Oakland (43-51) has won four of five, and its 29-21 record dating to May 23 is the best in the AL. In Sunday's 14-1 home win over Minnesota, newcomer Jake Smolinski homered twice and is 5 for 9 in four games since joining the big league club on July 7. The outfielder was acquired off waivers from Texas on June 21.

''It was a good day for everybody. Pitchers pitched great, hitters hit great. It was just a fun win," Smolinski said after the team clubbed five homers. "The team made me feel like I was a part since Day 1. Obviously everybody wants to help contribute and I'm just trying to do my part right now and hopefully we'll get it rolling."

The A's will have to unhinge Mark Buehrle for an encore effort.

Buehrle (10-5, 3.34) hasn't allowed more than two earned runs in his last eight starts, and a 6-2 win in Kansas City on July 11 gave him his 15th straight 10-win season. He gave up two runs and five hits in seven innings to get to 4-1 with a 1.55 ERA and 13.3 pitches per inning in those eight starts to drop his MLB-leading season mark to 13.9. That would be a career best, and the left-hander hasn't walked anyone in 22 innings over the last three.

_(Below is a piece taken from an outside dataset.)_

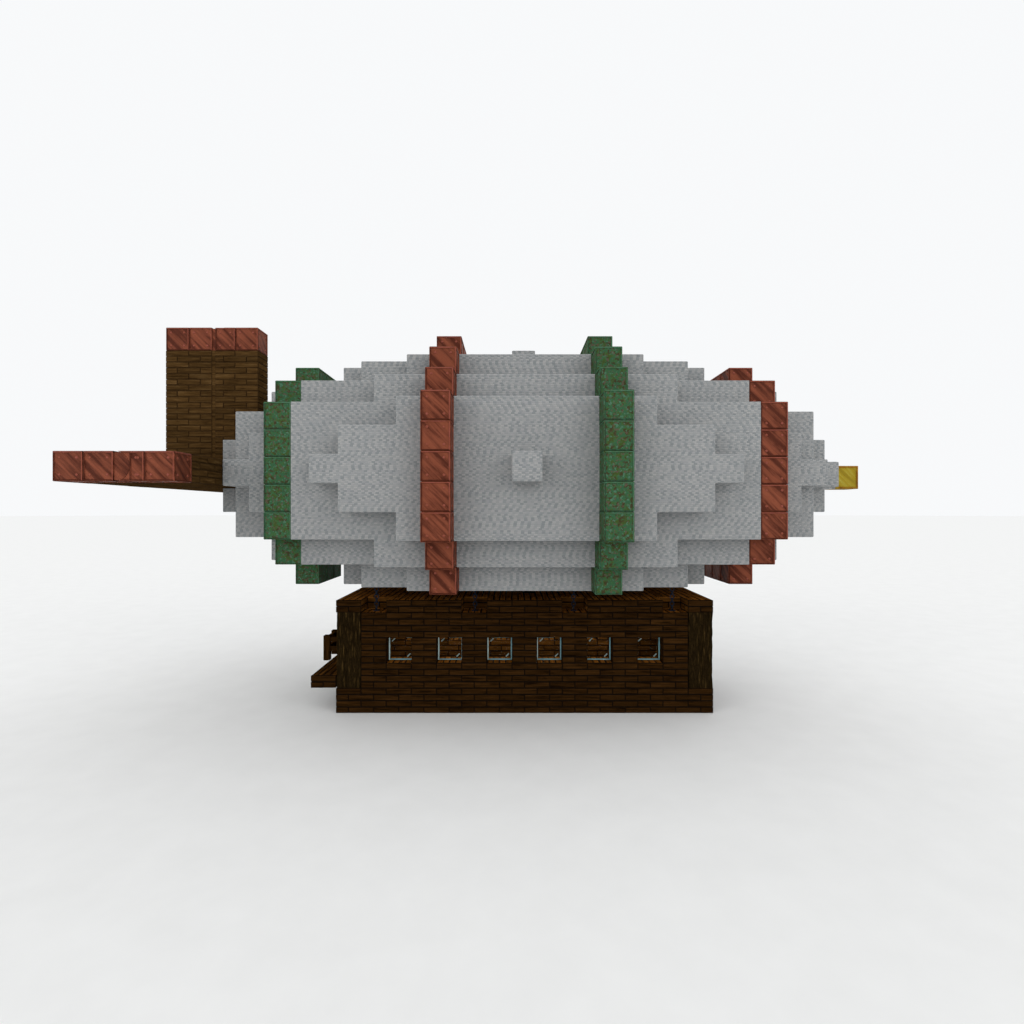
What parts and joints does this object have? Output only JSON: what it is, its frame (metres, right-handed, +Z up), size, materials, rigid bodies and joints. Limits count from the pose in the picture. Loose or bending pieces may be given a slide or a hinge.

"He's one of my favorite pitchers to play behind," shortstop Jose Reyes told MLB's official website. "He keeps you in the game. He just gets the ball and works fast, so you're going to have a lot of ground balls. He has had an amazing career."

It hasn't been because of his track record in Oakland, where Buehrle is 3-8 with a 4.15 ERA in 15 starts. He saw plenty of Billy Butler in the AL Central, and the A's designated hitter is 22 for 67 against him with three home runs. Butler enters having homered in consecutive games.

The A's won four of seven in last season's series, and the home team swept both sets with the Blue Jays scoring four runs in Oakland.